The series is made up of 3 books. 

Book 1. The Bowery Slugger follows young Jew Alex Cohen as he arrives in New York with his family from the Ukraine in 1915 aged 15. He falls in with an organised crime gang and rises rapidly until he departs for the Great war.

Book 2. East Side Hustler sees Alex return from the war, destitute and suffering from PTSD. He rejoins organised crime thanks to an old mentor and rises quickly again through the years of prohibition. He now also has a family to protect.

Book 3. Midtown Huckster sees Alex as part of a syndicate hitman team in the 1930s but the feds are onto him and his friends are turning on him. 

My Review...
The Alex Cohen Series is an enjoyable ride through the early history of organised crime in America.

It was clearly organised and had easy to follow time lines. e.g. Alex arrives in 1915 and is 15 years old so it is easy to follow his age as the years roll by.
Book 1 is 1910s, Book 2 is 1920s and Book 3 is 1930s.

The plot is simple in that it follows his career in crime. There is violence a plenty as the book themes would suggest.

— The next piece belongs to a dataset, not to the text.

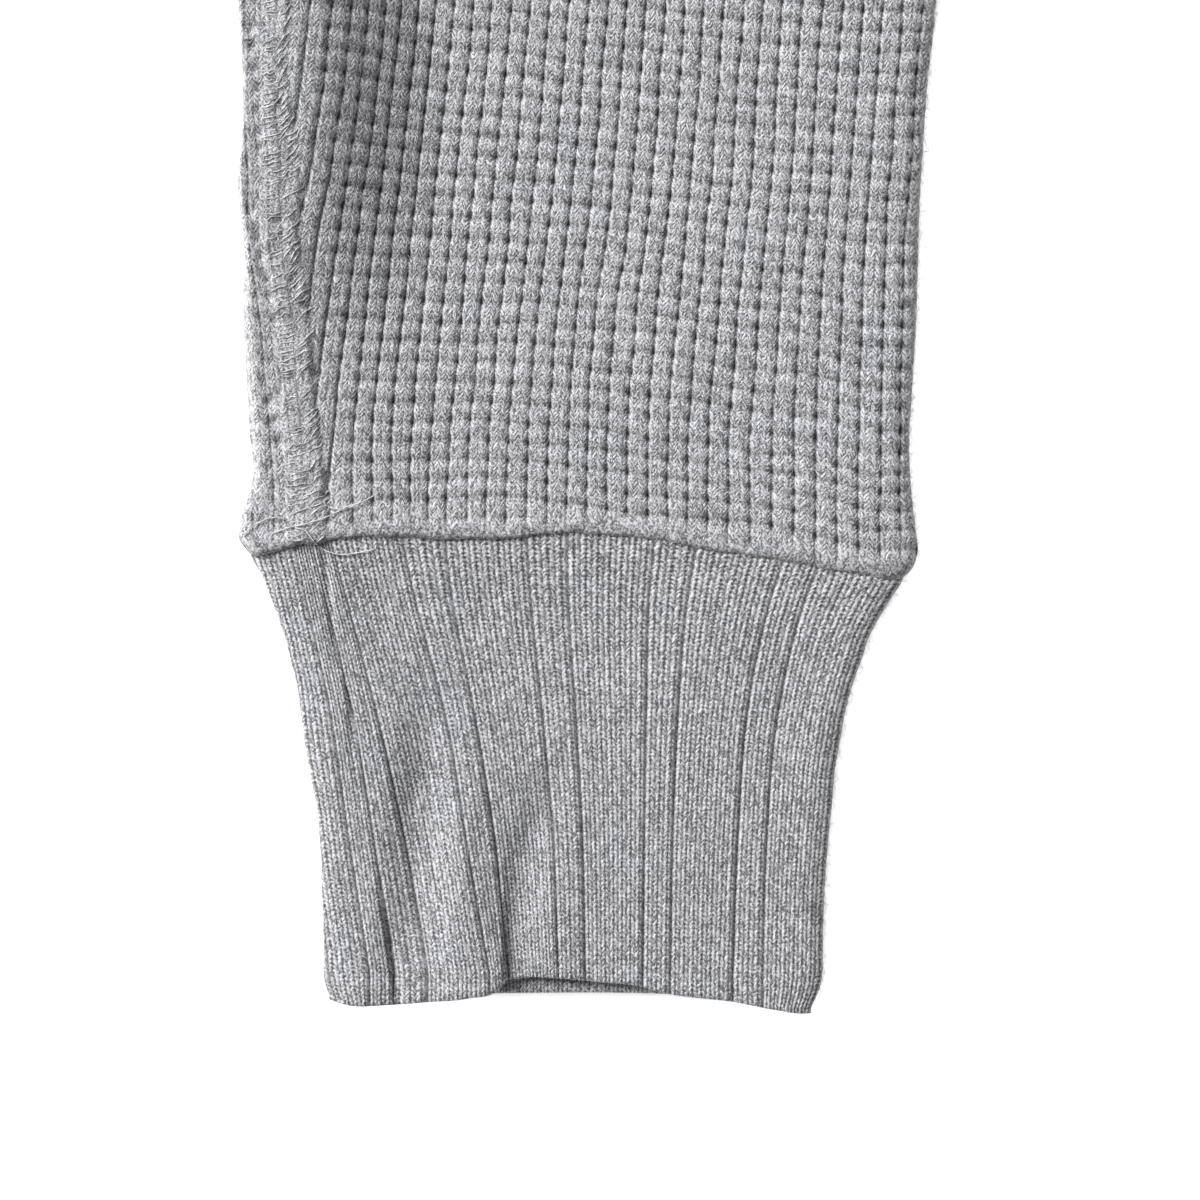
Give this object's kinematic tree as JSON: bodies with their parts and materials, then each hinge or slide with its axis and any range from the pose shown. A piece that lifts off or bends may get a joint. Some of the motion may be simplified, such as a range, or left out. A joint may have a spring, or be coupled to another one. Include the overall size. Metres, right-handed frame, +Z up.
{
  "type": "thermal top",
  "caption": "Long-sleeved crew-neck thermal top in heavy grey waffle knit with ribbed cuffs and neckband, laid flat on its back with the sleeves down.",
  "frame": {"origin": "middle of the underside of the flat-laid top, on the surface it lies on", "axes": "+Y towards the neck, -Y towards the hem, +X towards the wearer's left sleeve, +Z up out of the front"},
  "size_m": [1.1742, 0.6972, 0.0054],
  "materials": {
    "waffle_knit": "heather grey cotton waffle knit, soft and matt",
    "rib_knit": "heather grey cotton rib knit, soft and matt"
  },
  "bodies": {
    "root": {"front": "waffle_knit", "back": "waffle_knit", "sleeve_left": "waffle_knit", "sleeve_right": "waffle_knit", "cuff_left": "rib_knit", "cuff_right": "rib_knit", "neckband": "rib_knit"}
  },
  "joints": []
}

I think it has similar backdrops to Peaky Blinders and the Godfather films especially part 2 ( where we see a young Vito Corleone rise through the slums in New York at the turn of the century.) The main difference is both the characters of Vito Corleone and Tommy Shelby in Peaky Blinders both had a strong moral code. However warped it was, it was still a moral compass and it succeeded in getting us to invest in the character. For example, Vito raises Tom Hagen, a street child, as his own son, he does favours for the community in return for favours that he may never call in, as with Enzo the baker. As a result we see him as a good man that does bad things. Alex does none of these things, he is just a bad man that does bad things including murdering a drunken man in a bar for falling into him  and killing innocent women. The only decent thing he does is to try to distance his parents and siblings from his career. Which in all honesty is probably what these gangsters were like. The result is that we just don't love him like the other two characters mentioned. The series just about crept into my four star bracket. If I was a little more invested in Alex's character it would have been pushing for 4.5.


The three main women characters were literally the unattainable girl next door, the tart with a heart and the gangster's moll again probably very accurate for the time but could have been developed more.

There are two main areas where the book excels. Firstly it weaves real life mobsters and hits into the story. Alex Cohen is like a Forest Gump of the mafia in that he pops up at all the crucial points in history and interacts with all the main players. The author paints him to the general mafia folklore with skill and dexterity.

Secondly.. And this is the best part of the books, he transports you in time and place. You get encompassed in the background. I love immersive books like this. The best of the books for me was book 1 where this feeling of being wrapped in hustle and bustle and smells and sound is at its best among the poverty of the immigrant hordes coming into New York. Book 3 was also interesting with our protagonist being faced with a menacing antagonist in the form of Thomas Dewey of the FBI. 

The Alex Cohen series is a satisfying, immersive and educational trawl through early American mafia history. 

Selected Quotes...
"A man shouldn't do business on the street unless he is buying a hooker."

"We work together, we live together but we die alone."

"but beneath every union official was a grifter seeking fresh ways to make a turn."

" ....unable to believe they were sitting amid a gun battle when all they had been expecting was crispy, fried duck."
  
About the author...


Leopold Borstinski (Twitter handle @ borstinski) is an independant author whose past careers have included financial jounalism, business management of financial software companies, consulting and product sales and marketing as well as teaching.

There is nothing he likes better so he does as much nothing as he possibly can. He has travelled extensivley in Europe and the U.S. and has visited Asia on several occasions. Leopold holds a philosophy degree and tries not to drop it to often.

He lives near London and is married with one wife, one child and no pets.